Restate each of the lines given below, word for word.
........
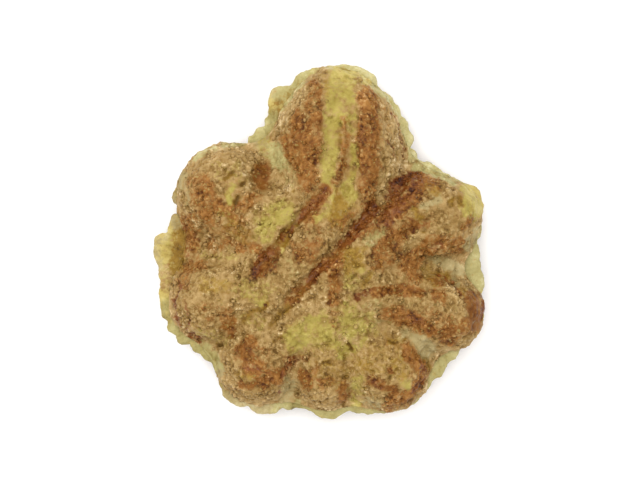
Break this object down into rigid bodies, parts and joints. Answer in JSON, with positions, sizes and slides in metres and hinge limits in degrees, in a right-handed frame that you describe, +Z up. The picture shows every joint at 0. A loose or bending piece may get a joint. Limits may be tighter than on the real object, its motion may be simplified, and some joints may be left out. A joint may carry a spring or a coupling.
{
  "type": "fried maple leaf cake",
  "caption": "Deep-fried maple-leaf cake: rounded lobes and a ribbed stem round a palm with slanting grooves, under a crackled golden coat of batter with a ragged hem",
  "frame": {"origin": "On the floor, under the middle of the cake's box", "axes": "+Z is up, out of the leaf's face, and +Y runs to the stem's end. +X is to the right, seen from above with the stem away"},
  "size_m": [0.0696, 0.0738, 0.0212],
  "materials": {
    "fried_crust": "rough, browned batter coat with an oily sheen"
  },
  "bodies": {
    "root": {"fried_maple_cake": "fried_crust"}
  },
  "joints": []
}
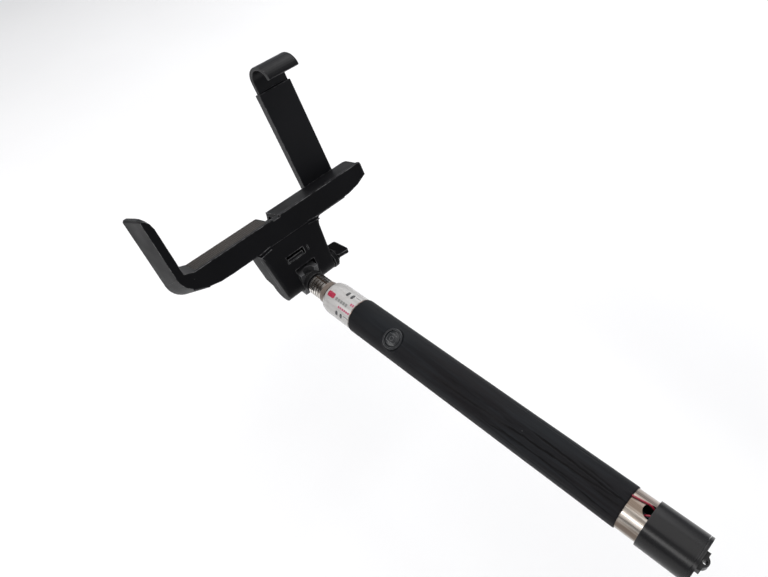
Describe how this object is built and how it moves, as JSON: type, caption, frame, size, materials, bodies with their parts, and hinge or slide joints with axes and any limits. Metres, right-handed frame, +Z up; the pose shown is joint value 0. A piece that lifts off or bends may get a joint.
........
* REPLY TO THE TASK *
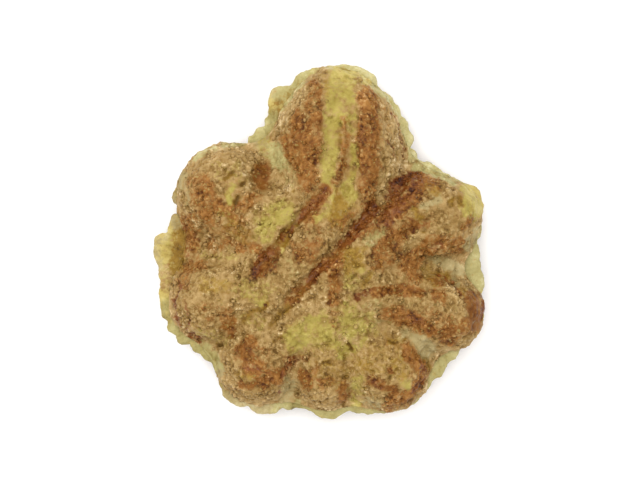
Break this object down into rigid bodies, parts and joints. Answer in JSON, with positions, sizes and slides in metres and hinge limits in degrees, in a right-handed frame that you describe, +Z up. The picture shows every joint at 0. A loose or bending piece may get a joint. Limits may be tighter than on the real object, its motion may be simplified, and some joints may be left out. A joint may carry a spring or a coupling.
{
  "type": "fried maple leaf cake",
  "caption": "Deep-fried maple-leaf cake: rounded lobes and a ribbed stem round a palm with slanting grooves, under a crackled golden coat of batter with a ragged hem",
  "frame": {"origin": "On the floor, under the middle of the cake's box", "axes": "+Z is up, out of the leaf's face, and +Y runs to the stem's end. +X is to the right, seen from above with the stem away"},
  "size_m": [0.0696, 0.0738, 0.0212],
  "materials": {
    "fried_crust": "rough, browned batter coat with an oily sheen"
  },
  "bodies": {
    "root": {"fried_maple_cake": "fried_crust"}
  },
  "joints": []
}
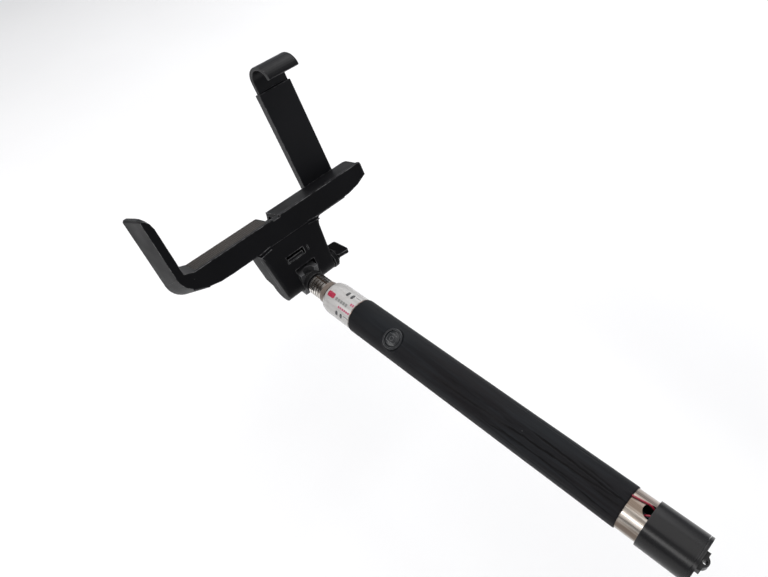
Describe how this object is built and how it moves, as JSON: type, caption, frame, size, materials, bodies with their parts, and hinge or slide joints with axes and any limits. Metres, right-handed frame, +Z up; the pose shown is joint value 0. A piece that lifts off or bends may get a joint.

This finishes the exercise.